**Data entries**
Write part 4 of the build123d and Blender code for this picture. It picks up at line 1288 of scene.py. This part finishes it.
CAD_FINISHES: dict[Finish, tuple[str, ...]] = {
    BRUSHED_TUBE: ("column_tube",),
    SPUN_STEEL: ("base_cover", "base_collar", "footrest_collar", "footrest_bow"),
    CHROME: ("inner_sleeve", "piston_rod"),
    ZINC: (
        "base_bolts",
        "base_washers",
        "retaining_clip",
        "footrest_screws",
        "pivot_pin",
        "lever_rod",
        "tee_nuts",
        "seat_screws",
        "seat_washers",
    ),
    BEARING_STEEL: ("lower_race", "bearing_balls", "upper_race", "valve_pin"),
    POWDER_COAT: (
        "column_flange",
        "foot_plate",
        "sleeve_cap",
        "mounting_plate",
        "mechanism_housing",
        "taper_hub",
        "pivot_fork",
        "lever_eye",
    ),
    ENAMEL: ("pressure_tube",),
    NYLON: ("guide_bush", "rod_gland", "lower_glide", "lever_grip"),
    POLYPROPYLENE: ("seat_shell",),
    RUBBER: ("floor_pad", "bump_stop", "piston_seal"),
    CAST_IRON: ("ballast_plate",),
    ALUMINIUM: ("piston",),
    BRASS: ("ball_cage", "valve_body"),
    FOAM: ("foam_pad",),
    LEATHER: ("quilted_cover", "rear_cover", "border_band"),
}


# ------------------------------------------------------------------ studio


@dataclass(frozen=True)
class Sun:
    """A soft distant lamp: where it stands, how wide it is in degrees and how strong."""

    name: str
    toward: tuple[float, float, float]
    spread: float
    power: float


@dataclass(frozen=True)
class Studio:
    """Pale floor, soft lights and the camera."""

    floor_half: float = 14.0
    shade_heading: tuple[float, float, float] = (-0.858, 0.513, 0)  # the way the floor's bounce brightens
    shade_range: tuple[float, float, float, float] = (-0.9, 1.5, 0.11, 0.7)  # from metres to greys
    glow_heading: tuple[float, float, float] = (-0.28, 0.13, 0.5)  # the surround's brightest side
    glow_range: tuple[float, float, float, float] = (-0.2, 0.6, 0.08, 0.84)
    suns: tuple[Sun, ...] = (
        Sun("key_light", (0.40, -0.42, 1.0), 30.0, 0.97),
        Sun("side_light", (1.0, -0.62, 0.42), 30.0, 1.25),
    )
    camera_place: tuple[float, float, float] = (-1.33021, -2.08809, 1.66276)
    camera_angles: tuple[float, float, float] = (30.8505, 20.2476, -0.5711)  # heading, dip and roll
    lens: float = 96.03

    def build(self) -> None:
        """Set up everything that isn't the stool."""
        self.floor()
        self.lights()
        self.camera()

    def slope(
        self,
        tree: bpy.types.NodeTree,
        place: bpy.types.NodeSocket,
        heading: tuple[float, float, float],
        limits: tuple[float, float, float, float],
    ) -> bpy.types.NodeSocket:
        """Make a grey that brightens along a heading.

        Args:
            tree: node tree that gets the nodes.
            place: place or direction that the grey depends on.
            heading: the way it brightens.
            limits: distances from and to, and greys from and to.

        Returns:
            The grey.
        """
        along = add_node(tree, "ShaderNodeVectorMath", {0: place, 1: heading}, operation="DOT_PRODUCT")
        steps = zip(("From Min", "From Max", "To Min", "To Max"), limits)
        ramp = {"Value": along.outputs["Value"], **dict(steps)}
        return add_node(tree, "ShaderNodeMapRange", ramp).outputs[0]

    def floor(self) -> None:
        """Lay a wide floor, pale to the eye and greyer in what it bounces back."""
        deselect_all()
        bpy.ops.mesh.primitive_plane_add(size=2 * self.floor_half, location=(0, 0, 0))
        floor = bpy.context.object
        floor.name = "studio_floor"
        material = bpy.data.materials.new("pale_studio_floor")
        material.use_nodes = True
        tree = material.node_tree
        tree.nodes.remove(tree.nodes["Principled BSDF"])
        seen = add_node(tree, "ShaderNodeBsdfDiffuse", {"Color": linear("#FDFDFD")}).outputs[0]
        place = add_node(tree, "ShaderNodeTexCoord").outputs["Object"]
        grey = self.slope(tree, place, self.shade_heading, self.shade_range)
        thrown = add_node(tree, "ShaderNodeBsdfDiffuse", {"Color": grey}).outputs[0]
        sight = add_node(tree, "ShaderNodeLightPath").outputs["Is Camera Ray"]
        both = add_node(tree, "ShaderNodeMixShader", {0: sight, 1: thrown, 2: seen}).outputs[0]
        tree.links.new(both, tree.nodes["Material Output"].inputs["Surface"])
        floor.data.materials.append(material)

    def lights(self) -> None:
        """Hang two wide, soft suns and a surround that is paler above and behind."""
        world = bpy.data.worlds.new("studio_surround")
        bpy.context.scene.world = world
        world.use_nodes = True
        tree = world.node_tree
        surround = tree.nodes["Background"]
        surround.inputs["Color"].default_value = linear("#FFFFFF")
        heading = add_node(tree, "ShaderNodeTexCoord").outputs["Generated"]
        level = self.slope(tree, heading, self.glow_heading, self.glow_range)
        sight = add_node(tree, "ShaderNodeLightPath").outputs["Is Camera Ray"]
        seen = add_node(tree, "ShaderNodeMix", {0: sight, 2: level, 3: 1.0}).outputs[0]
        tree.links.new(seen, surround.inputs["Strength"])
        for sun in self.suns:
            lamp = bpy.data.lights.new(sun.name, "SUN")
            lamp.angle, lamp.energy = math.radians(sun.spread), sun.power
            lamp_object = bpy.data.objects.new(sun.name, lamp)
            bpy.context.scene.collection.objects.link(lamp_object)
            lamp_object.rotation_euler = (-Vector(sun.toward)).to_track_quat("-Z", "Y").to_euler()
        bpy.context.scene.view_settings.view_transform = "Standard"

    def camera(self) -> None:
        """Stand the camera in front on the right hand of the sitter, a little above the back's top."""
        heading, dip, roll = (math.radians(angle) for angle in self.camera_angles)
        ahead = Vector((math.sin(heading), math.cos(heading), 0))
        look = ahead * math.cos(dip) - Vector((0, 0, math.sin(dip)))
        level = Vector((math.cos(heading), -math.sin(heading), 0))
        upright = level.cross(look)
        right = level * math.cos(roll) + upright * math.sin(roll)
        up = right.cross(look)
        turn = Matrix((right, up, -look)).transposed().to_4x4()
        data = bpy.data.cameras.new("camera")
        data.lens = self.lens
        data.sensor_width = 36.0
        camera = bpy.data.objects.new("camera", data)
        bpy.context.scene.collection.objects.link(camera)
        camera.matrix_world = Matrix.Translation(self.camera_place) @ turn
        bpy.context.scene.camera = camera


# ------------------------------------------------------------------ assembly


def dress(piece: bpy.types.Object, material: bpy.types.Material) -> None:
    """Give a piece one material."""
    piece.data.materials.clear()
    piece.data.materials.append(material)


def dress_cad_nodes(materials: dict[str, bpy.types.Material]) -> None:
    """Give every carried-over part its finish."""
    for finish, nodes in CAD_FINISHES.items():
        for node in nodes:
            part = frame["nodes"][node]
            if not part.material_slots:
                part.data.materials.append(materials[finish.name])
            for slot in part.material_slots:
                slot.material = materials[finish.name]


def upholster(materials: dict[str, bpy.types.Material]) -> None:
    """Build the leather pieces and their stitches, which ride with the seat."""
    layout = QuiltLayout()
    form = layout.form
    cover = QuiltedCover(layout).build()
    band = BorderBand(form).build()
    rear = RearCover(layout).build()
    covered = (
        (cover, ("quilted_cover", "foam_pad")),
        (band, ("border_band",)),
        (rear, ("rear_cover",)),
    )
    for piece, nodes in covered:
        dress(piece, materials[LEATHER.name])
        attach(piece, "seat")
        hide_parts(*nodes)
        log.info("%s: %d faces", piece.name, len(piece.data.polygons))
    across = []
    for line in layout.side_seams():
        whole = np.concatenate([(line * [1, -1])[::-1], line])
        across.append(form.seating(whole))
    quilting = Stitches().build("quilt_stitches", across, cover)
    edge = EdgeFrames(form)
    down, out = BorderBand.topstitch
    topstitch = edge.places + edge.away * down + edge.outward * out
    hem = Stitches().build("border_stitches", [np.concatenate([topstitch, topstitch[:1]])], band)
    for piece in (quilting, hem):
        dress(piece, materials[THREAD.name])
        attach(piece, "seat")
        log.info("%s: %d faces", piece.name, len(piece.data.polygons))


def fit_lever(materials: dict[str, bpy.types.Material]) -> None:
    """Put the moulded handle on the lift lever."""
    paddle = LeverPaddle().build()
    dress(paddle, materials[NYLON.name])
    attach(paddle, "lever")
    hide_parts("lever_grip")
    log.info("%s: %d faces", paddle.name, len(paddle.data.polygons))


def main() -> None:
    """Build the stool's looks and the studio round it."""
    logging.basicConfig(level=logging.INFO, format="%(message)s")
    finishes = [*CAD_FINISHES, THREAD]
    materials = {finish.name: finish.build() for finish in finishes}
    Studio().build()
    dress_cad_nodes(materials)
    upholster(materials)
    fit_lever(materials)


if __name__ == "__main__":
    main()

...

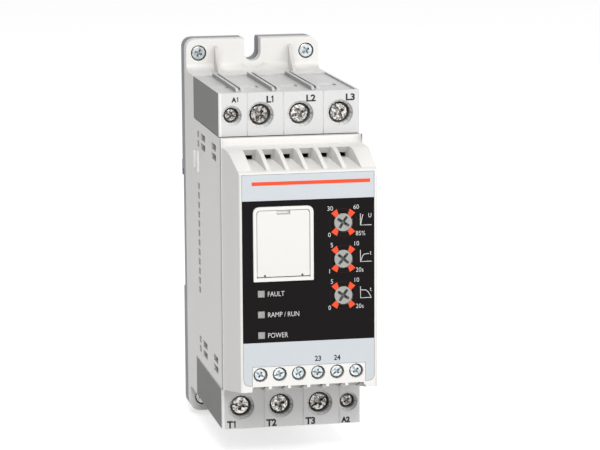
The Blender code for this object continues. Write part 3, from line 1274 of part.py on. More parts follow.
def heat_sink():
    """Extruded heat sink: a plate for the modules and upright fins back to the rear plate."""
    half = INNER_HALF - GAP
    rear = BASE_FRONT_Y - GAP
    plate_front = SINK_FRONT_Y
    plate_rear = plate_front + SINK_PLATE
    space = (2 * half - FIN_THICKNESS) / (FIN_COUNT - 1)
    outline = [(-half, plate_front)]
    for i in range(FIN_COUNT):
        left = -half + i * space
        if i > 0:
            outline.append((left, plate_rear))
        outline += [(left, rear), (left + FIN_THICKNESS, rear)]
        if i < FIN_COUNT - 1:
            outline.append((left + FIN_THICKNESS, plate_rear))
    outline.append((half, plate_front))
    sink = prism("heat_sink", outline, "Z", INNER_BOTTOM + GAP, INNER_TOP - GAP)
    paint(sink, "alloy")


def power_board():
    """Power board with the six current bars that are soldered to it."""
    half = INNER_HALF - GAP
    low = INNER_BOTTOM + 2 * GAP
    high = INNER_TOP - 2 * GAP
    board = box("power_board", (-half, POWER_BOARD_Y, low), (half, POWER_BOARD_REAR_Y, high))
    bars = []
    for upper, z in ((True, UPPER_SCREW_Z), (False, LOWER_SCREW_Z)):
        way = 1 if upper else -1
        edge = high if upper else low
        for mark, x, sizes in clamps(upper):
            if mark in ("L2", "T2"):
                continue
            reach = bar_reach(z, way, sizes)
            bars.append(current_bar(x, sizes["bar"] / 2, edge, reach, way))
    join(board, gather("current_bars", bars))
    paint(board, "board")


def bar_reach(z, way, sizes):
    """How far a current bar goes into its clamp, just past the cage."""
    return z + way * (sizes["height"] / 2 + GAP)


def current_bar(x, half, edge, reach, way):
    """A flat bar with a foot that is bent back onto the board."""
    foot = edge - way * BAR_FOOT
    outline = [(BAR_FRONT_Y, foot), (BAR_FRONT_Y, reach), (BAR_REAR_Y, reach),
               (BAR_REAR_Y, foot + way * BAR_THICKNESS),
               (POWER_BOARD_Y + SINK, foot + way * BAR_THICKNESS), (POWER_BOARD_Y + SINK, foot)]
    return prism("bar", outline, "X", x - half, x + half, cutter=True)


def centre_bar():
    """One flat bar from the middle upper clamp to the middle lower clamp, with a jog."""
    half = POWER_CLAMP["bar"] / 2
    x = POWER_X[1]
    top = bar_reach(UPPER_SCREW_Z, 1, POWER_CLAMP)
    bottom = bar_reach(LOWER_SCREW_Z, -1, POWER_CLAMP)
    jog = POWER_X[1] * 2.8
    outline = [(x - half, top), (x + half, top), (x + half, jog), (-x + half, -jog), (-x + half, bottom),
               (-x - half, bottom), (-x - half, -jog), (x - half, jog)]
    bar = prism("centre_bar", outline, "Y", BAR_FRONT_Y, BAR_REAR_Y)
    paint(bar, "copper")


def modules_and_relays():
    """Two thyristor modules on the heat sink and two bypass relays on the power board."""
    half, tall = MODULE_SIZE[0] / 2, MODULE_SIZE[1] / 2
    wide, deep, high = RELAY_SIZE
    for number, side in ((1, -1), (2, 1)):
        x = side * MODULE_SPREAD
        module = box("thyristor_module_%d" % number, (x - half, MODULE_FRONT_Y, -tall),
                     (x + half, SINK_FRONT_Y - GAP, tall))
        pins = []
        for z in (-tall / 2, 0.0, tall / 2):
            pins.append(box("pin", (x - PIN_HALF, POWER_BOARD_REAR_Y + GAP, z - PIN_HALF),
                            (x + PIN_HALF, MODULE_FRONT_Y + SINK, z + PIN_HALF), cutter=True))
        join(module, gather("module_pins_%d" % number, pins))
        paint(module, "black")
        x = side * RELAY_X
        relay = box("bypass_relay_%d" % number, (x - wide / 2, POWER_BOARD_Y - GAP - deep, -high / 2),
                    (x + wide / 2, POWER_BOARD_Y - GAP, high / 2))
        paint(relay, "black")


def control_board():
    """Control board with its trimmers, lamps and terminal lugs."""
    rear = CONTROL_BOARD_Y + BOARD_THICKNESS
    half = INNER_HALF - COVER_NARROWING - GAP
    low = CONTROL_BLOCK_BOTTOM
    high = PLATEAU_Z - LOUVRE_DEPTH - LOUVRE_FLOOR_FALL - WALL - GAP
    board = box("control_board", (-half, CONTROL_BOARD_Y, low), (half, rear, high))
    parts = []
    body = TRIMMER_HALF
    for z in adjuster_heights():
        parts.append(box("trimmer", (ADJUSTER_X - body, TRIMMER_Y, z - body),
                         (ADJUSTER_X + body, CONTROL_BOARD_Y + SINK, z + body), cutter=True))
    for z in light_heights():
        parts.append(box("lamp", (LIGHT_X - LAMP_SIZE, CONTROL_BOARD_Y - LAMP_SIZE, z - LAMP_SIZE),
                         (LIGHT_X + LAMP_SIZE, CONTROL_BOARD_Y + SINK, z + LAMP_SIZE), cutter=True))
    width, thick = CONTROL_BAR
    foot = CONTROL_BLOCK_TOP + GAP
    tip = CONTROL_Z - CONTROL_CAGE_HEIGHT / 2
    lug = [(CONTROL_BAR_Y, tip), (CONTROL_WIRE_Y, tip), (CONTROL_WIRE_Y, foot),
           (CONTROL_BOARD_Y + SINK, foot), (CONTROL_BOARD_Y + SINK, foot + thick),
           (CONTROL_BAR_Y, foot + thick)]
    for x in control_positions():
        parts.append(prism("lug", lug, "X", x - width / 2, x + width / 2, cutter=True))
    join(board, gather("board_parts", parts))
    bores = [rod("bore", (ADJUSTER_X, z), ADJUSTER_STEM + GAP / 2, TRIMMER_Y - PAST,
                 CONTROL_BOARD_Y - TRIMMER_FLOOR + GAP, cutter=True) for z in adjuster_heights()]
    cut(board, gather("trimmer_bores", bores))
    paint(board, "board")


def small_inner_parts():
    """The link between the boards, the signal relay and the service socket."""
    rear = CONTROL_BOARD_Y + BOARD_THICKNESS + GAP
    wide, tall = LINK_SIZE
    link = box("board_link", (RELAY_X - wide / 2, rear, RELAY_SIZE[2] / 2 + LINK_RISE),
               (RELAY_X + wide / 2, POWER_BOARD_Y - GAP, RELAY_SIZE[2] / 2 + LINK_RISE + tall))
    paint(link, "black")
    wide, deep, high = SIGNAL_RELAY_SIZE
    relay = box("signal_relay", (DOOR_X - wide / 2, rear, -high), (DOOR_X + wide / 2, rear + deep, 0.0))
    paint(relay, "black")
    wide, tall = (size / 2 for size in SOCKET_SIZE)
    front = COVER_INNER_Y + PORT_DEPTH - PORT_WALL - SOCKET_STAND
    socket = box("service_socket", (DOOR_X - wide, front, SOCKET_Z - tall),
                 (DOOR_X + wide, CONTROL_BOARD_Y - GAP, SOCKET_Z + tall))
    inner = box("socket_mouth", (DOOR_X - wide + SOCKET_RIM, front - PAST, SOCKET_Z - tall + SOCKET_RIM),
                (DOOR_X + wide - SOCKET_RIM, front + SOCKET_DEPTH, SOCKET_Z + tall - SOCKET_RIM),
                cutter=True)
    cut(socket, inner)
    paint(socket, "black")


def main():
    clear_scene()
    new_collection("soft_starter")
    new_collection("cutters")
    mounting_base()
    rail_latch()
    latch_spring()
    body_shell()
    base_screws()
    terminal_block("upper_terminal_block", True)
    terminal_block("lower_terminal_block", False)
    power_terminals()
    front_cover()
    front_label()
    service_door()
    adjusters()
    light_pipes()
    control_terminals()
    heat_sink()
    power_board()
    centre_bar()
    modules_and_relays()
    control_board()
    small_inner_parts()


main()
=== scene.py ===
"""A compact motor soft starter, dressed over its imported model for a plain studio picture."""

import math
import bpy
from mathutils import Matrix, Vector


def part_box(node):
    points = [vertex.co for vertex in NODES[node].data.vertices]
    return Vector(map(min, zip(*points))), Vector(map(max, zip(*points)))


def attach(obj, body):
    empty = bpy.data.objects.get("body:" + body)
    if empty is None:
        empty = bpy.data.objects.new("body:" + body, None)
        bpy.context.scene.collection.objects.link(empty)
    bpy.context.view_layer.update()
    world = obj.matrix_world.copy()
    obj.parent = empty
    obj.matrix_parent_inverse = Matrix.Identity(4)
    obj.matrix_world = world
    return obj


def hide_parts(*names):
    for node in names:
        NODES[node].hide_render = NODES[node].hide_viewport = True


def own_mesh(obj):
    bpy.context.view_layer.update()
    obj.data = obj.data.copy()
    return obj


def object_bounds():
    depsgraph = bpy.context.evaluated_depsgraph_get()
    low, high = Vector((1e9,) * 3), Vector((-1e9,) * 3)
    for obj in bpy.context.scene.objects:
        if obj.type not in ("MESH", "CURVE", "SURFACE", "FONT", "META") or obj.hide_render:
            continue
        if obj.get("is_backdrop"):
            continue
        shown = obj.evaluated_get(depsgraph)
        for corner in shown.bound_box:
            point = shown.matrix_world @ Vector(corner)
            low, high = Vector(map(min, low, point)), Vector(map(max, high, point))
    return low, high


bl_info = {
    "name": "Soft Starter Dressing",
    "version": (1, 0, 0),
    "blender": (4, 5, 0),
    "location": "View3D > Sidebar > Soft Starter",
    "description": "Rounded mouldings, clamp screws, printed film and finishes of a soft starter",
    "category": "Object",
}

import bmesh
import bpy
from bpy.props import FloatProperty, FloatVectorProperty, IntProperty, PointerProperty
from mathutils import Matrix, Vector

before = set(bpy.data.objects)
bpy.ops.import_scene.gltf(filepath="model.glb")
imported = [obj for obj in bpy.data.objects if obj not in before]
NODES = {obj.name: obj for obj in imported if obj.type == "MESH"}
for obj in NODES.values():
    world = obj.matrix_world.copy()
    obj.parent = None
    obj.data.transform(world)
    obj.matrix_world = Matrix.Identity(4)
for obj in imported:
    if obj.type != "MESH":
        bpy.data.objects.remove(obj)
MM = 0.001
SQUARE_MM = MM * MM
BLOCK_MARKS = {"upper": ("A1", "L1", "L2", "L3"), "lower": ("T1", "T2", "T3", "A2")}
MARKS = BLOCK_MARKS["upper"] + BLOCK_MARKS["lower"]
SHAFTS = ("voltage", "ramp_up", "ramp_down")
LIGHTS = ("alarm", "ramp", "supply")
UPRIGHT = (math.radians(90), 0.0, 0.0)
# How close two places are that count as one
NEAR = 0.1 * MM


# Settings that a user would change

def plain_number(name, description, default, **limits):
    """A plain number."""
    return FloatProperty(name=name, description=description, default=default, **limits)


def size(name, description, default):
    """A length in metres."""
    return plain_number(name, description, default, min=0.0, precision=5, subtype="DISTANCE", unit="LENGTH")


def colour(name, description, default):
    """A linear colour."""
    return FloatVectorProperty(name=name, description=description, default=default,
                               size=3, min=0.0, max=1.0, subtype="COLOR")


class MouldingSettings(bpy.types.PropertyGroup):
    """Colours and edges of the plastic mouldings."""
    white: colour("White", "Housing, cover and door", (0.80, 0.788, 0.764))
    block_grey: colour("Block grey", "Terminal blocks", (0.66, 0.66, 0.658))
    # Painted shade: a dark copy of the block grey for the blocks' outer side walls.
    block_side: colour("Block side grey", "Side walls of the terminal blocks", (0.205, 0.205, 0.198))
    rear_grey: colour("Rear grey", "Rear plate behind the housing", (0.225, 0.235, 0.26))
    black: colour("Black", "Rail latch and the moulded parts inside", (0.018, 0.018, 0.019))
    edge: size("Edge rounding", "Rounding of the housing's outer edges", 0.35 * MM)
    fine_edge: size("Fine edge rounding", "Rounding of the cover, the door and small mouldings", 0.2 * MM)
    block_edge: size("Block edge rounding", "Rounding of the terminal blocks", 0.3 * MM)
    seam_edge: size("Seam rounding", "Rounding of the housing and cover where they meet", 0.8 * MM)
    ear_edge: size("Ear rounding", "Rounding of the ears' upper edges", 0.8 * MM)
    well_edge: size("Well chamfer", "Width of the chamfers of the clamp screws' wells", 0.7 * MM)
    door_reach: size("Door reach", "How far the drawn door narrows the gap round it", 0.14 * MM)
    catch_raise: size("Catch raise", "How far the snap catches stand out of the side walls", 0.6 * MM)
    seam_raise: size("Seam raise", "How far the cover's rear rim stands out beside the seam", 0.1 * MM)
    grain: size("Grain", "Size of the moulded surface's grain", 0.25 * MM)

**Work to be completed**
Begin at the line that has "body_shell()", stop after the line that has "return low, high", and repeat exactly those lines, nothing more.

**Final result**
    body_shell()
    base_screws()
    terminal_block("upper_terminal_block", True)
    terminal_block("lower_terminal_block", False)
    power_terminals()
    front_cover()
    front_label()
    service_door()
    adjusters()
    light_pipes()
    control_terminals()
    heat_sink()
    power_board()
    centre_bar()
    modules_and_relays()
    control_board()
    small_inner_parts()


main()
=== scene.py ===
"""A compact motor soft starter, dressed over its imported model for a plain studio picture."""

import math
import bpy
from mathutils import Matrix, Vector


def part_box(node):
    points = [vertex.co for vertex in NODES[node].data.vertices]
    return Vector(map(min, zip(*points))), Vector(map(max, zip(*points)))


def attach(obj, body):
    empty = bpy.data.objects.get("body:" + body)
    if empty is None:
        empty = bpy.data.objects.new("body:" + body, None)
        bpy.context.scene.collection.objects.link(empty)
    bpy.context.view_layer.update()
    world = obj.matrix_world.copy()
    obj.parent = empty
    obj.matrix_parent_inverse = Matrix.Identity(4)
    obj.matrix_world = world
    return obj


def hide_parts(*names):
    for node in names:
        NODES[node].hide_render = NODES[node].hide_viewport = True


def own_mesh(obj):
    bpy.context.view_layer.update()
    obj.data = obj.data.copy()
    return obj


def object_bounds():
    depsgraph = bpy.context.evaluated_depsgraph_get()
    low, high = Vector((1e9,) * 3), Vector((-1e9,) * 3)
    for obj in bpy.context.scene.objects:
        if obj.type not in ("MESH", "CURVE", "SURFACE", "FONT", "META") or obj.hide_render:
            continue
        if obj.get("is_backdrop"):
            continue
        shown = obj.evaluated_get(depsgraph)
        for corner in shown.bound_box:
            point = shown.matrix_world @ Vector(corner)
            low, high = Vector(map(min, low, point)), Vector(map(max, high, point))
    return low, high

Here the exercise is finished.